Some of us have a hard time getting started on a project, whether the project is a simple as mowing the lawn, to as complex and risky as starting a business. Planning can take up a significant portion of a projects life-cycle, especially when you're talking about game design. Even plotting a mowing route around a house requires a little planning (if not to simply avoid mowing over something fragile, like the tennis ball that I mowed over last month). Each project takes that first "oomph" as I like to call it. After that it is all downhill, easy riding... right?
What works for me when looking for the energy in getting started on a project (besides a good cup of tea) is the motivation. You have to have the motivation in order to begin, let alone finish a project. The motivation for most people is typically in how the end results will look if the project is successfully completed. However, it is a bit different for me. I also love to see the end results blossom in all their glory, but the process itself is just as interesting.
For example, I'm currently finishing a book about the game industry. You'd think that at 300+ pages and only 5% left to go, I would be working my hide off getting it finished. I have definitely been working hard on it, but it's been a slower process the last few steps than I expected it would be. It's becoming more of a workout up a mountain than a downhill sled ride. Either way, the end results are worth it. I've been so excited by the process, that getting closer and closer to the end has changed my perception of the project itself.

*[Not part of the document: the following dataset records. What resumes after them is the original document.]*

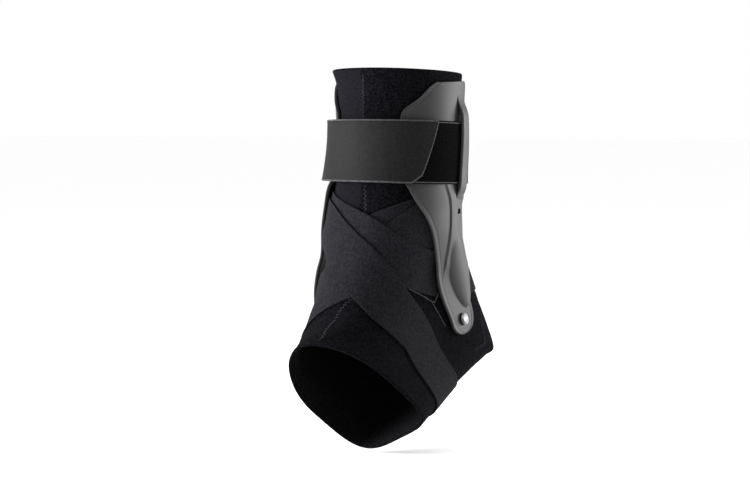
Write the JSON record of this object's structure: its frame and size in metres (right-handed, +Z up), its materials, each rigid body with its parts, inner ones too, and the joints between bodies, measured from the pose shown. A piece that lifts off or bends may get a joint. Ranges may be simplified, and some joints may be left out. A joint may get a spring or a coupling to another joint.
{
  "type": "ankle brace",
  "caption": "Open-toed ankle sleeve with crossed elastic bands, a riveted plastic guard on each side and a fastened leg strap, in its worn shape.",
  "frame": {"origin": "centre of the ankle joint, inside the sleeve, where the leg and foot hold the brace", "axes": "+Z up the leg, toes towards -Y and down, +X to the outer (lateral) side of a left foot"},
  "size_m": [0.1234, 0.1868, 0.2863],
  "materials": {
    "knit": "matt knitted fabric",
    "elastic": "matt woven elastic",
    "guard_plastic": "satin moulded plastic",
    "rivet_steel": "domed, satin",
    "strap_webbing": "matt looped webbing",
    "tab_webbing": "matt coated webbing with a piped edge"
  },
  "bodies": {
    "root": {"sleeve": "knit", "medial_heel_band": "elastic", "medial_instep_band": "elastic", "lateral_heel_band": "elastic", "lateral_instep_band": "elastic", "lateral_guard": "guard_plastic", "medial_guard": "guard_plastic", "lateral_rivet": "rivet_steel", "medial_rivet": "rivet_steel", "leg_strap": "strap_webbing", "strap_tab": "tab_webbing"}
  },
  "joints": []
}
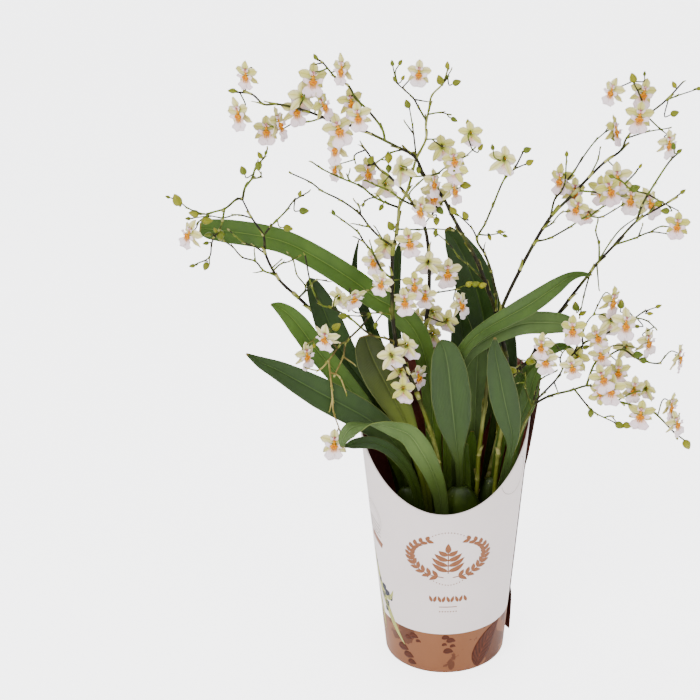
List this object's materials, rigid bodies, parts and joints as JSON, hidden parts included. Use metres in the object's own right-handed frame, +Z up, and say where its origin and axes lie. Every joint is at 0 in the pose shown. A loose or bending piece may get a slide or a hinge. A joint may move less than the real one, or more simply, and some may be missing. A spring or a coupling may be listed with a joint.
{
  "type": "potted oncidium orchid in a card sleeve",
  "caption": "Miniature orchid with strap leaves, pseudobulbs and branching sprays of small white flowers, in a plastic pot of bark inside a flared card sleeve.",
  "frame": {"origin": "centre of the sleeve's underside, on the table", "axes": "+Z up; the sleeve's low front edge faces -Y and its tall back is at +Y; +X to the viewer's right"},
  "size_m": [0.3881, 0.1395, 0.5019],
  "materials": {
    "card": "satin",
    "pot_plastic": "matte",
    "bark": "matte",
    "bulb": "satin",
    "leaf": "satin",
    "bloom": "matte"
  },
  "bodies": {
    "root": {"sleeve": "card", "pot": "pot_plastic", "bark": "bark", "bulb_front": "bulb", "bulb_right": "bulb", "bulb_left": "bulb", "bulb_back": "bulb", "leaf_arch": "leaf", "leaf_spotted": "leaf", "leaf_left": "leaf", "leaf_dark_left": "leaf", "leaf_olive": "leaf", "leaf_curled": "leaf", "leaf_small_left": "leaf", "leaf_front": "leaf", "leaf_bulb_tip": "leaf", "leaf_front_right": "leaf", "leaf_right": "leaf", "leaf_right_arch": "leaf", "leaf_dark_tall": "leaf", "leaf_dark_middle": "leaf", "leaf_blue_middle": "leaf", "leaf_round_middle": "leaf", "leaf_dark_right": "leaf", "leaf_bright_right": "leaf", "leaf_far_right": "leaf", "leaf_narrow_left": "leaf", "leaf_thin_left": "leaf", "spray_left": "bloom", "spray_centre": "bloom", "spray_rear": "bloom", "spray_arch": "bloom", "spray_right": "bloom", "spray_right_low": "bloom", "spray_low_right": "bloom"}
  },
  "joints": []
}
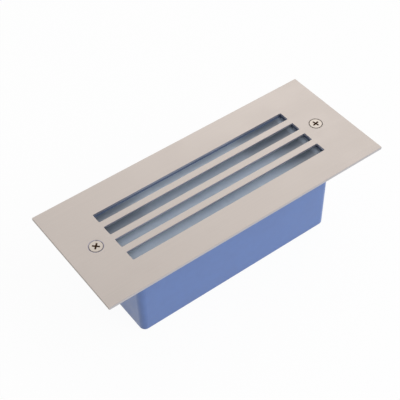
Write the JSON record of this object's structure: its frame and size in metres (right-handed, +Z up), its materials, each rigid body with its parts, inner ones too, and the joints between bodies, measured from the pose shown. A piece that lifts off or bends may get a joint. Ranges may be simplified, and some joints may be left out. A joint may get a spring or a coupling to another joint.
{
  "type": "in-ground light",
  "caption": "Rectangular in-ground light: slotted brushed steel plate on two screws over a blue recess box, with a sealed lamp unit that lifts out.",
  "frame": {"origin": "centre of the underside of the recess box", "axes": "+X along the length to the end with the cable entry, +Y across, +Z up out of the ground"},
  "size_m": [0.24, 0.098, 0.0765],
  "materials": {
    "blue_plastic": "smooth semi-gloss moulding",
    "brass": "turned brass",
    "black_rubber": "matt black rubber",
    "cast_aluminium": "fine die-cast skin",
    "frosted_glass": "toughened glass, frosted underneath",
    "slate_paint": "satin slate powder coat",
    "zinc_plate": "bright zinc plate",
    "tray_aluminium": "mill finish sheet",
    "pad_silicone": "grey silicone pad",
    "board_white": "white solder mask",
    "led_phosphor": "yellow phosphor under clear resin",
    "white_plastic": "white moulding",
    "lead_brown": "brown lead",
    "lead_red": "red lead",
    "lead_green": "green lead with a yellow stripe",
    "black_plastic": "black moulding",
    "brushed_stainless": "grain along the length",
    "bright_stainless": "bright, with light driver marks"
  },
  "bodies": {
    "recess_box": {"recess_box": "blue_plastic", "threaded_inserts": "brass", "cable_grommet": "black_rubber", "blanking_plug": "black_rubber"},
    "lamp_unit": {"terminal_sleeves": "brass", "terminal_screws": "brass", "lens_gasket": "black_rubber", "gland_washer": "black_rubber", "gland_seal": "black_rubber", "lamp_housing": "cast_aluminium", "glass_lens": "frosted_glass", "lens_frame": "slate_paint", "frame_screws": "zinc_plate", "tray_screws": "zinc_plate", "board_screws": "zinc_plate", "driver_screws": "zinc_plate", "block_screw": "zinc_plate", "earth_tag": "zinc_plate", "earth_screw": "zinc_plate", "gear_tray": "tray_aluminium", "thermal_pad": "pad_silicone", "led_board": "board_white", "led_chips": "led_phosphor", "board_connector": "white_plastic", "reflector": "white_plastic", "terminal_block": "white_plastic", "led_driver": "white_plastic", "live_and_neutral_leads": "lead_brown", "led_leads": "lead_red", "earth_lead": "lead_green", "gland_body": "black_plastic", "gland_nut": "black_plastic", "gland_locknut": "black_plastic"},
    "cover": {"face_plate": "brushed_stainless", "rim_gasket": "black_rubber"},
    "left_cup_washer": {"left_cup_washer": "bright_stainless"},
    "right_cup_washer": {"right_cup_washer": "bright_stainless"},
    "left_cover_screw": {"left_cover_screw": "bright_stainless"},
    "right_cover_screw": {"right_cover_screw": "bright_stainless"}
  },
  "joints": [
    {"name": "lamp_unit_lift", "type": "slide", "parent": "recess_box", "child": "lamp_unit", "axis": [0, 0, 1], "range_m": [0, 0.06]},
    {"name": "cover_lift", "type": "slide", "parent": "lamp_unit", "child": "cover", "axis": [0, 0, 1], "range_m": [0, 0.03]},
    {"name": "left_screw_rise", "type": "slide", "parent": "cover", "child": "left_cup_washer", "axis": [0, 0, 1], "range_m": [0, 0.013]},
    {"name": "left_screw_turn", "type": "hinge", "parent": "left_cup_washer", "child": "left_cover_screw", "pos_m": [-0.0985, 0, 0.0765], "axis": [0, 0, 1], "range_deg": [0, 5850]},
    {"name": "right_screw_rise", "type": "slide", "parent": "cover", "child": "right_cup_washer", "axis": [0, 0, 1], "range_m": [0, 0.013]},
    {"name": "right_screw_turn", "type": "hinge", "parent": "right_cup_washer", "child": "right_cover_screw", "pos_m": [0.0985, 0, 0.0765], "axis": [0, 0, 1], "range_deg": [0, 5850]}
  ],
  "couplings": [
    {"joint": "left_screw_turn", "follows": "left_screw_rise", "rad_per_m": 7854},
    {"joint": "right_screw_turn", "follows": "right_screw_rise", "rad_per_m": 7854}
  ]
}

What is the issue then in completing a project? Believe it or not, success. I'm not talking about Hollywood get-rich kind of success. I'm talking about general "it's done" success, the personal kind that is all found inside one-self, not from the compliments of others. It can actually be scary to finish a project because you suddenly realize you're, well, done... what is their to do next? The next project of course, but what is it to be?!
And that brings me to the point of this blog. The true enjoyment for me isn't in starting a project or finishing it, as it is in simply doing it. The success for me is the process and seeing how the project grows and evolves as time goes on. Don't get me wrong, I ultimately love seeing a project finished, but even if something I am working on fails and is never seen by anyone but myself, it doesn't matter because I know what I did and am simply proud to have done it.